Thankfully, there didn’t seem to be any leeches on this particular mountain, so we avoided this fear of mine. After more than an hour hike, we finally reached the top–the Panorama Dai observation deck. The view was absolutely AMAZING and is only beaten by the summit of Fuji itself.
Although, you could easily argue that it’s even better since you’re actually looking at Fuji. We really need to return here sometime in autumn, as the orange and reds of the leaves would be absolutely stunning.
We met an older Japanese couple who were really nice and explained which lake was which and what was in each direction. The lady showed us the back of the 1,000 yen bill and told us that if we want to see the exact photo of Mt. Fuji on the back of the 1,000 yen bill, that we should go the right side of the mountain. Or at least, this is what we decided that she said, as she was speaking in Japanese, and Josh could only understand parts of the conversation.
The man, on the other hand, said that if we want to see the Diamond Fuji, a phenomenon every New Year where the sunrise or set aligns with the peak of Mt. Fuji, causing the top of Mt. Fuji to shine, we should hike the other mountain near Lake Motosu.
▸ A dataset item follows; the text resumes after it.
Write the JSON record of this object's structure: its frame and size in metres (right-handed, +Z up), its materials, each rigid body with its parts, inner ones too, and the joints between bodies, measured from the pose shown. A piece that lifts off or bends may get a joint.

I have heard of this Diamond Fuji before from a fellow photographer I met during a photo walk in Ueno. I remember that the Diamond Fuji can also be seen from Mt. Takao and other parts of Tokyo. So we will be fitting this into a future hike.
We stayed atop Panorama-Dai for quite a while, mainly because the view of Mt Fuji was just too beautiful. I wanted to enjoy more time on top but my bladder was telling me that it will explode anytime. I was able to hold out, but it made the hike going down far more difficult.
All-in-all, our time in Lake Motosu, Lake Sai, and Lake Shoji was worth the trip. Most importantly, we learned a lot about camping in Lake Motosu (or camping in Japan in general) and what is needed to improve our experience in the future.”